(CAD and scene scripts)
▼

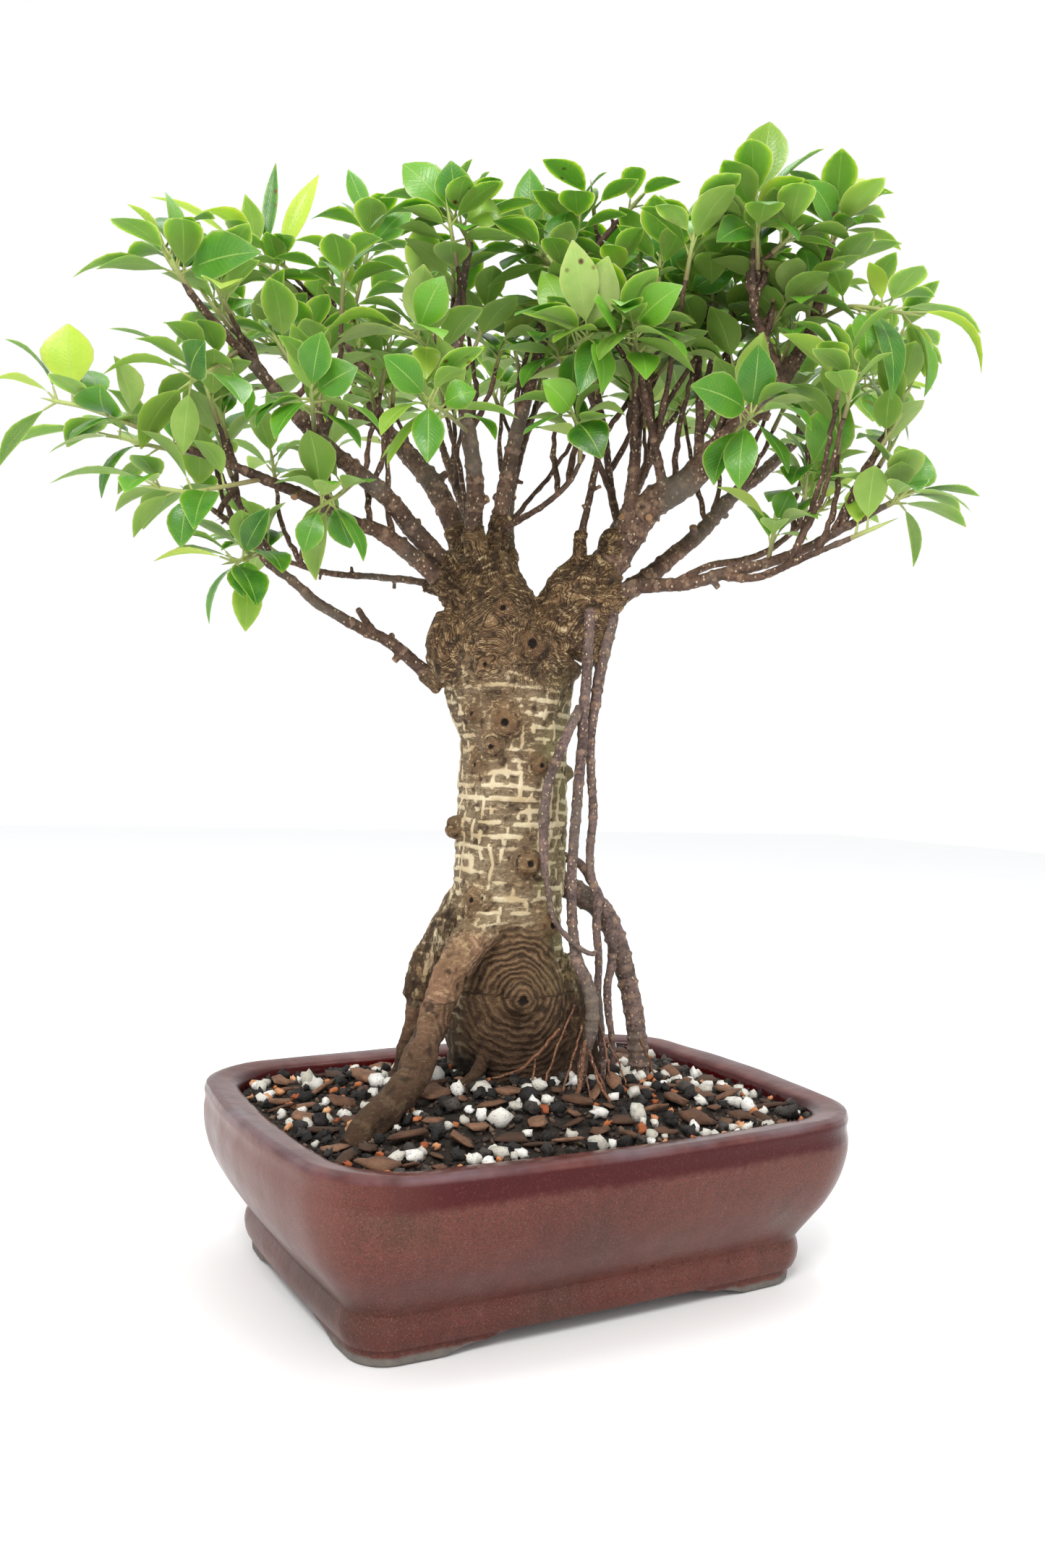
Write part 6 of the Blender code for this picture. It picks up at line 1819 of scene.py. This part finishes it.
class BONSAI_OT_roots(bpy.types.Operator):
    """Make the hanging roots and the hair roots"""
    bl_idname = "bonsai.roots"
    bl_label = "Roots"

    def execute(self, context):
        wood = context.scene.bonsai_wood
        finish = twig_finish("hanging_root_bark", (0.065, 0.042, 0.037), (0.15, 0.1, 0.088), 420)
        for number, (name, path) in enumerate(AERIAL_ROOTS.items()):
            make_wood(name, finish, [path], wood.twig_voxel, ring_spacing=9, stub_count=0,
                      seed=300 + number)
        make_hair_roots()
        return {"FINISHED"}


class BONSAI_OT_branches(bpy.types.Operator):
    """Make the branches with their forks, rings and pruned stubs"""
    bl_idname = "bonsai.branches"
    bl_label = "Branches"

    def execute(self, context):
        wood = context.scene.bonsai_wood
        mid = tuple(wood.twig_colour)
        finish = twig_finish("branch_bark", tuple(0.45 * part for part in mid), mid, 400)
        for number, (name, limbs) in enumerate(BRANCHES.items()):
            make_wood(name, finish, limbs, wood.twig_voxel, wood.ring_spacing,
                      wood.stub_count, 200 + number)
        return {"FINISHED"}


class BONSAI_OT_soil(bpy.types.Operator):
    """Make the compost and its loose grains, after the trunk and the roots"""
    bl_idname = "bonsai.soil"
    bl_label = "Soil"

    def execute(self, context):
        make_soil()
        return {"FINISHED"}


class BONSAI_OT_shoots(bpy.types.Operator):
    """Make the leafy shoots, after the branches"""
    bl_idname = "bonsai.shoots"
    bl_label = "Shoots"

    def execute(self, context):
        settings = context.scene.bonsai_leaves
        obstacles = wood_in_the_way()
        finishes = [leaf_finish("leaf_upper", False), leaf_finish("leaf_lower", True), stalk_finish()]
        moulds = (leaf_pattern(finishes), cone_mould(0.6, finishes), cone_mould(0.08, finishes))
        for number, name in enumerate(SHOOTS):
            make_shoot(name, number, settings.extra_leaves, moulds, obstacles)
        if settings.sprigs:
            bark = bpy.data.materials["branch_bark"]
            for number, name in enumerate(BRANCHES):
                make_sprigs(name, number, settings, bark, moulds, obstacles)
        return {"FINISHED"}


class BONSAI_OT_stage(bpy.types.Operator):
    """Make the floor, the light and the camera"""
    bl_idname = "bonsai.stage"
    bl_label = "Stage"

    def execute(self, context):
        make_stage(context.scene.bonsai_stage)
        make_camera(context.scene.bonsai_stage)
        return {"FINISHED"}


PIECES = ("pot", "trunk", "roots", "branches", "soil", "shoots", "stage")


class BONSAI_PT_panel(bpy.types.Panel):
    """Lists the pieces of the bonsai and their settings"""
    bl_label = "Fig Bonsai"
    bl_idname = "BONSAI_PT_panel"
    bl_space_type = "VIEW_3D"
    bl_region_type = "UI"
    bl_category = "Bonsai"

    def draw(self, context):
        layout = self.layout
        for piece in PIECES:
            layout.operator("bonsai." + piece)
        for group in (context.scene.bonsai_wood, context.scene.bonsai_leaves, context.scene.bonsai_stage):
            box = layout.box()
            for setting in group.__annotations__:
                box.prop(group, setting)


CLASSES = (
    BonsaiWoodSettings, BonsaiLeafSettings, BonsaiStageSettings, BONSAI_OT_pot, BONSAI_OT_trunk,
    BONSAI_OT_roots, BONSAI_OT_branches, BONSAI_OT_soil, BONSAI_OT_shoots, BONSAI_OT_stage, BONSAI_PT_panel,
)


def register():
    for made in CLASSES:
        bpy.utils.register_class(made)
    bpy.types.Scene.bonsai_wood = PointerProperty(type=BonsaiWoodSettings)
    bpy.types.Scene.bonsai_leaves = PointerProperty(type=BonsaiLeafSettings)
    bpy.types.Scene.bonsai_stage = PointerProperty(type=BonsaiStageSettings)


def unregister():
    del bpy.types.Scene.bonsai_stage
    del bpy.types.Scene.bonsai_leaves
    del bpy.types.Scene.bonsai_wood
    for made in reversed(CLASSES):
        bpy.utils.unregister_class(made)


def main():
    register()
    for piece in PIECES:
        getattr(bpy.ops.bonsai, piece)()


if __name__ == "__main__":
    main()
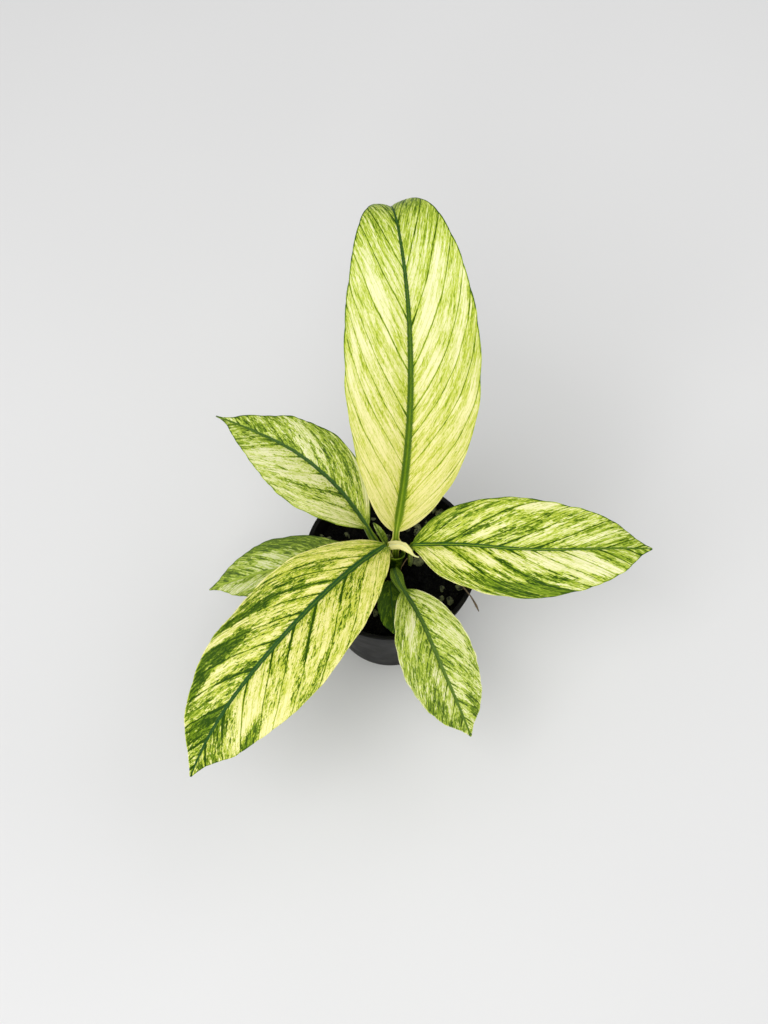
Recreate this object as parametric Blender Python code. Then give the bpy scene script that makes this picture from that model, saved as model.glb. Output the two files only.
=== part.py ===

▲

• Aim of the exercise:
Copy every line of the records word for word.

• Final result:
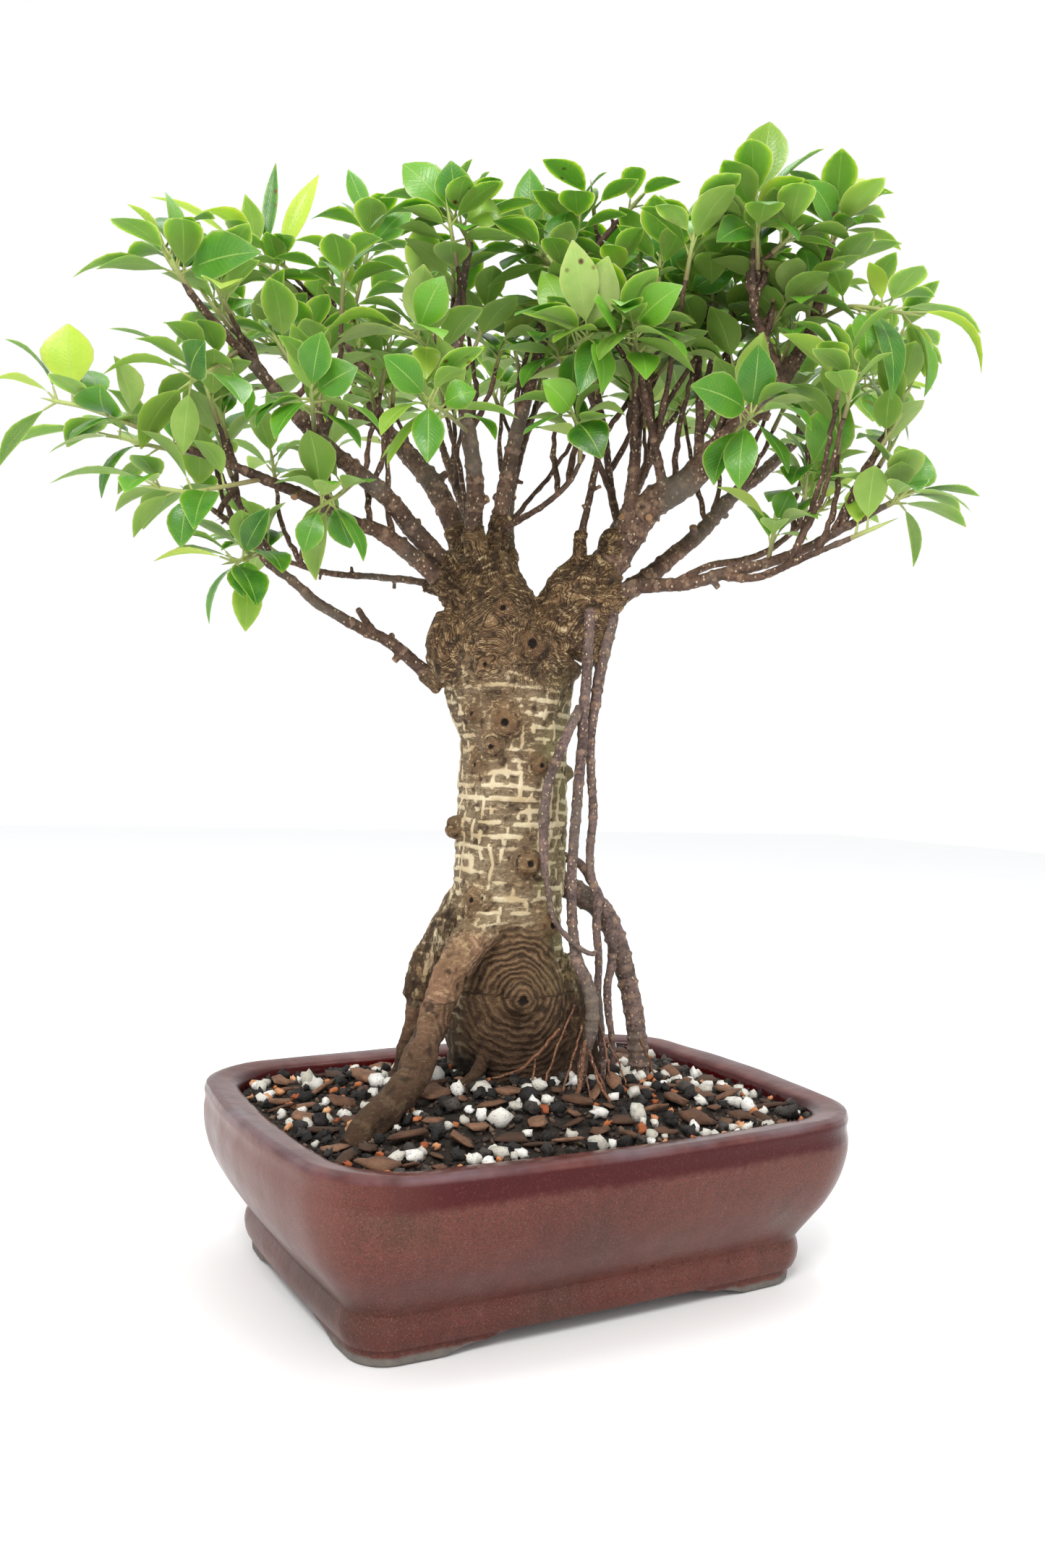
Write part 6 of the Blender code for this picture. It picks up at line 1819 of scene.py. This part finishes it.
class BONSAI_OT_roots(bpy.types.Operator):
    """Make the hanging roots and the hair roots"""
    bl_idname = "bonsai.roots"
    bl_label = "Roots"

    def execute(self, context):
        wood = context.scene.bonsai_wood
        finish = twig_finish("hanging_root_bark", (0.065, 0.042, 0.037), (0.15, 0.1, 0.088), 420)
        for number, (name, path) in enumerate(AERIAL_ROOTS.items()):
            make_wood(name, finish, [path], wood.twig_voxel, ring_spacing=9, stub_count=0,
                      seed=300 + number)
        make_hair_roots()
        return {"FINISHED"}


class BONSAI_OT_branches(bpy.types.Operator):
    """Make the branches with their forks, rings and pruned stubs"""
    bl_idname = "bonsai.branches"
    bl_label = "Branches"

    def execute(self, context):
        wood = context.scene.bonsai_wood
        mid = tuple(wood.twig_colour)
        finish = twig_finish("branch_bark", tuple(0.45 * part for part in mid), mid, 400)
        for number, (name, limbs) in enumerate(BRANCHES.items()):
            make_wood(name, finish, limbs, wood.twig_voxel, wood.ring_spacing,
                      wood.stub_count, 200 + number)
        return {"FINISHED"}


class BONSAI_OT_soil(bpy.types.Operator):
    """Make the compost and its loose grains, after the trunk and the roots"""
    bl_idname = "bonsai.soil"
    bl_label = "Soil"

    def execute(self, context):
        make_soil()
        return {"FINISHED"}


class BONSAI_OT_shoots(bpy.types.Operator):
    """Make the leafy shoots, after the branches"""
    bl_idname = "bonsai.shoots"
    bl_label = "Shoots"

    def execute(self, context):
        settings = context.scene.bonsai_leaves
        obstacles = wood_in_the_way()
        finishes = [leaf_finish("leaf_upper", False), leaf_finish("leaf_lower", True), stalk_finish()]
        moulds = (leaf_pattern(finishes), cone_mould(0.6, finishes), cone_mould(0.08, finishes))
        for number, name in enumerate(SHOOTS):
            make_shoot(name, number, settings.extra_leaves, moulds, obstacles)
        if settings.sprigs:
            bark = bpy.data.materials["branch_bark"]
            for number, name in enumerate(BRANCHES):
                make_sprigs(name, number, settings, bark, moulds, obstacles)
        return {"FINISHED"}


class BONSAI_OT_stage(bpy.types.Operator):
    """Make the floor, the light and the camera"""
    bl_idname = "bonsai.stage"
    bl_label = "Stage"

    def execute(self, context):
        make_stage(context.scene.bonsai_stage)
        make_camera(context.scene.bonsai_stage)
        return {"FINISHED"}


PIECES = ("pot", "trunk", "roots", "branches", "soil", "shoots", "stage")


class BONSAI_PT_panel(bpy.types.Panel):
    """Lists the pieces of the bonsai and their settings"""
    bl_label = "Fig Bonsai"
    bl_idname = "BONSAI_PT_panel"
    bl_space_type = "VIEW_3D"
    bl_region_type = "UI"
    bl_category = "Bonsai"

    def draw(self, context):
        layout = self.layout
        for piece in PIECES:
            layout.operator("bonsai." + piece)
        for group in (context.scene.bonsai_wood, context.scene.bonsai_leaves, context.scene.bonsai_stage):
            box = layout.box()
            for setting in group.__annotations__:
                box.prop(group, setting)


CLASSES = (
    BonsaiWoodSettings, BonsaiLeafSettings, BonsaiStageSettings, BONSAI_OT_pot, BONSAI_OT_trunk,
    BONSAI_OT_roots, BONSAI_OT_branches, BONSAI_OT_soil, BONSAI_OT_shoots, BONSAI_OT_stage, BONSAI_PT_panel,
)


def register():
    for made in CLASSES:
        bpy.utils.register_class(made)
    bpy.types.Scene.bonsai_wood = PointerProperty(type=BonsaiWoodSettings)
    bpy.types.Scene.bonsai_leaves = PointerProperty(type=BonsaiLeafSettings)
    bpy.types.Scene.bonsai_stage = PointerProperty(type=BonsaiStageSettings)


def unregister():
    del bpy.types.Scene.bonsai_stage
    del bpy.types.Scene.bonsai_leaves
    del bpy.types.Scene.bonsai_wood
    for made in reversed(CLASSES):
        bpy.utils.unregister_class(made)


def main():
    register()
    for piece in PIECES:
        getattr(bpy.ops.bonsai, piece)()


if __name__ == "__main__":
    main()
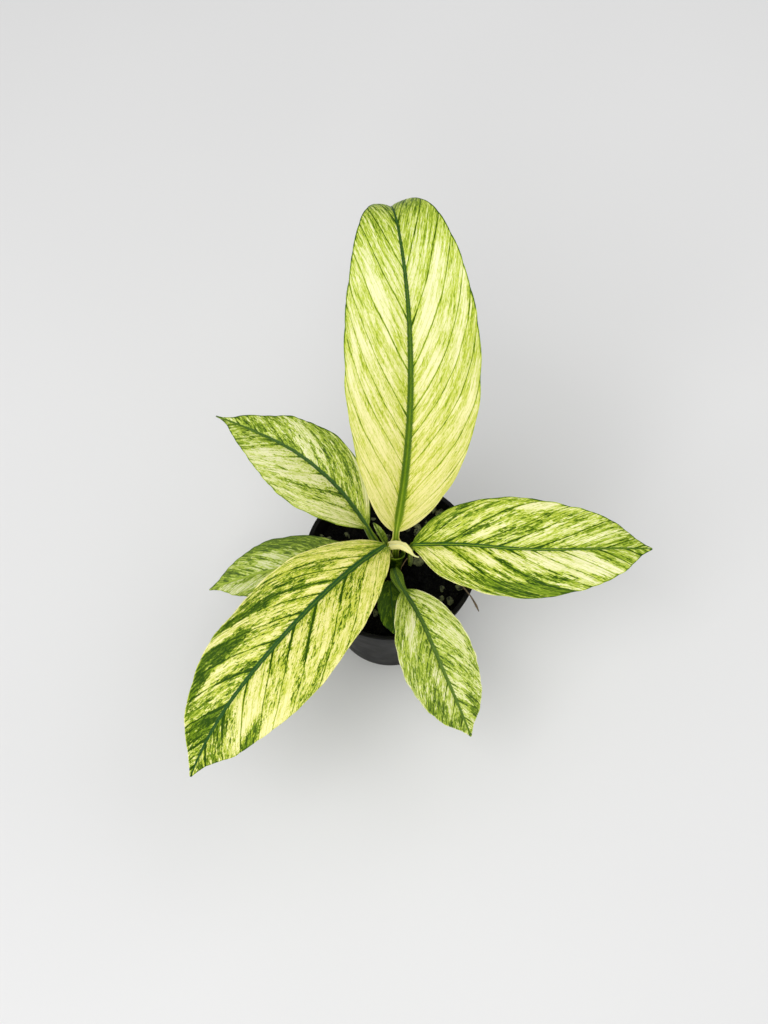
Recreate this object as parametric Blender Python code. Then give the bpy scene script that makes this picture from that model, saved as model.glb. Output the two files only.
=== part.py ===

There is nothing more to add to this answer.